I was first to launch. I waited for Hanley and Leger, then left Mazourka Peak with them. I was hoping they'd cross Westgard Pass with me but they both branched out on their own and went down in the hummocks. I met Geoff Loyns working a thermal on Black Mountain. He must have crossed from Horseshoe. I flew over Gunter with 13,500'. It was the first day of the U.S. Nationals. I encountered a north wind at Montgomery Peak and turned around, meeting lots of fast gliders from the competition racing on a Benton/Big Pine task. I landed at Laws, doubting I could penetrate the headwind south of Black Mountain.

July 12, 1987
Horsehoe Meadows Road #99    Walt's Point 9100'    Sierra Range    Owens Valley, Ca
Pacific Wings Racing Express    Other pilots: Light crowd due to the U.S. Nationals.
Launch time 9:45    Landing 16:30
Duration 6 hr 45 min     Distance 118 mi XC
Wind    Take Off S 10 mph    Landing N 5-0    Temp 102 deg @ LP    37 deg @ 17k
Clouds    A big, high cloud street that began building along length of White Mountains in the late morning became overdeveloped when I reached Boundary Peak.
Quality    Very good lift. Not much sink on Sierras or White Mountains.

I was fourth to launch. The resident thermal snake to the south of take off was working. I passed the first three pilots leaving Wanoga Peak. Several caught up with me at Mt.
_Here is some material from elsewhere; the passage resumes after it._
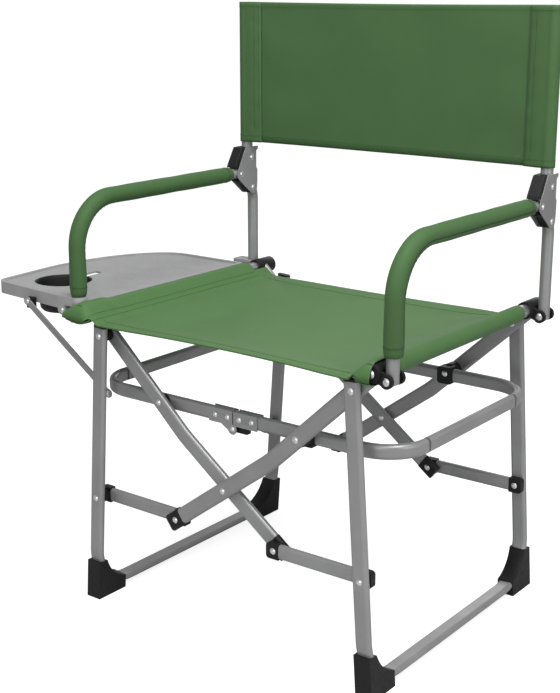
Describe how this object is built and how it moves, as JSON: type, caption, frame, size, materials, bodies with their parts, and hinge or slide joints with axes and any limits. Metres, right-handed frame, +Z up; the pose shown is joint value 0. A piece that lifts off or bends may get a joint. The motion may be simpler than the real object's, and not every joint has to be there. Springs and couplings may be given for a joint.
{
  "type": "folding director chair",
  "caption": "Folding director chair with fabric seat and back on a scissor tube frame, padded armrests and a fold-down side table with a cup holder.",
  "frame": {"origin": "on the floor, in the middle of the four feet", "axes": "+Z up, the sitter faces -Y, the table is on the -X side (the sitter's right)"},
  "size_m": [0.8335, 0.4762, 0.923],
  "materials": {
    "frame_paint": "smooth grey powder coat",
    "rivet_metal": "bright zinc plate",
    "bare_tube": "bare drawn tube",
    "black_plastic": "fine moulded grain",
    "grey_plastic": "fine moulded grain",
    "seat_fabric": "coated polyester plain weave",
    "back_fabric": "coated polyester plain weave",
    "pad_fabric": "coated polyester plain weave over foam"
  },
  "bodies": {
    "side_left": {"leg_frame_left": "frame_paint", "feet_left": "black_plastic", "leg_plugs_left": "black_plastic", "leg_rivets_left": "rivet_metal", "leg_spacers_left": "black_plastic"},
    "scissor_left": {"scissor_tubes_left": "frame_paint", "scissor_caps_left": "black_plastic", "scissor_rivets_left": "rivet_metal", "seat_tube_left": "bare_tube", "seat_joints_left": "black_plastic", "joint_rivets_left": "rivet_metal", "seat_sleeve_left": "seat_fabric", "seat_panel": "seat_fabric"},
    "scissor_right": {"scissor_tubes_right": "frame_paint", "scissor_caps_right": "black_plastic", "scissor_rivets_right": "rivet_metal", "seat_tube_right": "bare_tube", "seat_joints_right": "black_plastic", "joint_rivets_right": "rivet_metal", "seat_sleeve_right": "seat_fabric"},
    "side_right": {"leg_frame_right": "frame_paint", "feet_right": "black_plastic", "leg_plugs_right": "black_plastic", "leg_rivets_right": "rivet_metal"},
    "link_left": {"links_left": "frame_paint", "link_caps_left": "black_plastic", "link_rivets_left": "rivet_metal"},
    "link_right": {"links_right": "frame_paint", "link_caps_right": "black_plastic", "link_rivets_right": "rivet_metal"},
    "hoop_right": {"hoop_right": "frame_paint", "hoop_plates_right": "frame_paint", "hoop_rivets_right": "rivet_metal", "hoop_tongues": "black_plastic", "hoop_saddles": "black_plastic"},
    "hoop_left": {"hoop_left": "frame_paint", "hoop_plates_left": "frame_paint", "hoop_rivets_left": "rivet_metal", "hoop_washers": "black_plastic"},
    "arm_left": {"arm_tube_left": "frame_paint", "arm_pad_left": "pad_fabric", "back_plates_left": "frame_paint", "back_housing_left": "black_plastic", "back_rivets_left": "rivet_metal", "table_brackets": "grey_plastic", "table_rivets": "rivet_metal"},
    "arm_right": {"arm_tube_right": "frame_paint", "arm_pad_right": "pad_fabric", "back_plates_right": "frame_paint", "back_housing_right": "black_plastic", "back_rivets_right": "rivet_metal"},
    "back_left": {"back_pole_left": "frame_paint", "back_panel": "back_fabric"},
    "back_right": {"back_pole_right": "frame_paint"},
    "table": {"table_top": "grey_plastic", "cup_holder": "black_plastic", "brace_block": "black_plastic"},
    "brace": {"table_brace": "frame_paint", "brace_rivets": "rivet_metal"}
  },
  "joints": [
    {"name": "left_leg_pivot", "type": "hinge", "parent": "side_left", "child": "scissor_left", "pos_m": [-0.23, 0, 0.43922], "axis": [0, 1, 0], "range_deg": [0, 39.81]},
    {"name": "fold", "type": "hinge", "parent": "scissor_left", "child": "scissor_right", "pos_m": [0, 0, 0.241], "axis": [0, -1, 0], "range_deg": [0, 84], "deforming": ["seat_panel", "back_panel"]},
    {"name": "right_leg_pivot", "type": "hinge", "parent": "scissor_right", "child": "side_right", "pos_m": [0.23, 0, 0.43922], "axis": [0, 1, 0], "range_deg": [0, 39.81]},
    {"name": "left_link_pivot", "type": "hinge", "parent": "side_left", "child": "link_left", "pos_m": [-0.24878, 0, 0.173], "axis": [0, 1, 0], "range_deg": [0, 70.95]},
    {"name": "right_link_pivot", "type": "hinge", "parent": "side_right", "child": "link_right", "pos_m": [0.24878, 0, 0.173], "axis": [0, -1, 0], "range_deg": [0, 70.95]},
    {"name": "right_hoop_pivot", "type": "hinge", "parent": "scissor_right", "child": "hoop_right", "pos_m": [0.132, 0, 0.34783], "axis": [0, 1, 0], "range_deg": [0, 128.62]},
    {"name": "hoop_centre_hinge", "type": "hinge", "parent": "hoop_right", "child": "hoop_left", "pos_m": [0, 0, 0.329], "axis": [0, -1, 0], "range_deg": [0, 173.22]},
    {"name": "left_arm_pivot", "type": "hinge", "parent": "scissor_left", "child": "arm_left", "pos_m": [-0.2845, 0, 0.462], "axis": [0, -1, 0], "range_deg": [0, 42.01]},
    {"name": "right_arm_pivot", "type": "hinge", "parent": "scissor_right", "child": "arm_right", "pos_m": [0.2845, 0, 0.462], "axis": [0, 1, 0], "range_deg": [0, 42.01]},
    {"name": "table_hinge", "type": "hinge", "parent": "arm_left", "child": "table", "pos_m": [-0.312, 0, 0.468], "axis": [0, -1, 0], "range_deg": [0, 78.43]},
    {"name": "brace_pivot", "type": "hinge", "parent": "table", "child": "brace", "pos_m": [-0.426, 0, 0.459], "axis": [0, 1, 0], "range_deg": [0, 110.65]},
    {"name": "back_fold", "type": "hinge", "parent": "arm_left", "child": "back_left", "pos_m": [-0.2845, 0.196, 0.6625], "axis": [-1, 0, 0], "range_deg": [0, 130]},
    {"name": "back_fold_right", "type": "hinge", "parent": "arm_right", "child": "back_right", "pos_m": [0.2845, 0.196, 0.6625], "axis": [-1, 0, 0], "range_deg": [0, 130.01]}
  ],
  "couplings": [
    {"joint": "left_leg_pivot", "follows": "fold", "ratio": 0.47379},
    {"joint": "right_leg_pivot", "follows": "fold", "ratio": 0.47379},
    {"joint": "left_link_pivot", "follows": "fold", "ratio": 0.84452},
    {"joint": "right_link_pivot", "follows": "fold", "ratio": 0.84452},
    {"joint": "right_hoop_pivot", "follows": "fold", "ratio": 1.531},
    {"joint": "hoop_centre_hinge", "follows": "fold", "ratio": 2.0621},
    {"joint": "left_arm_pivot", "follows": "fold", "ratio": 0.5},
    {"joint": "right_arm_pivot", "follows": "fold", "ratio": 0.5},
    {"joint": "table_hinge", "follows": "fold", "ratio": 0.93359},
    {"joint": "brace_pivot", "follows": "fold", "ratio": 1.3171},
    {"joint": "back_fold_right", "follows": "back_fold", "ratio": 1}
  ]
}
Tinnemaha, which I left to cross the valley with 14,500'. I found a good thermal north of Crater Mountain and worked it to 12,400'. I reached Black Mountain with 8,500'. I tried several thermals at Black until the best one, very smooth, took me to 15,500'. I ran north and hit violent turbulence. I began flying fast and pulled forward, then the turbulence knocked me into a dive that was 20% past vertical. Soon after that, I found 1000 fpm just south of Gunter. Pilots in the second day of the U.S. Nationals were just beginning to launch below me on a dogleg task to Tonopah, NV. I reached cloudbase at 17,000' before Boundary Peak. I left the White Mountains and headed toward the clear air above a tall dust devil at Basalt. Gaining altitude there, I flew around the edge of a cumulonimbus to the west, but then ran into a north wind at Candelaria Junction and landed by the road.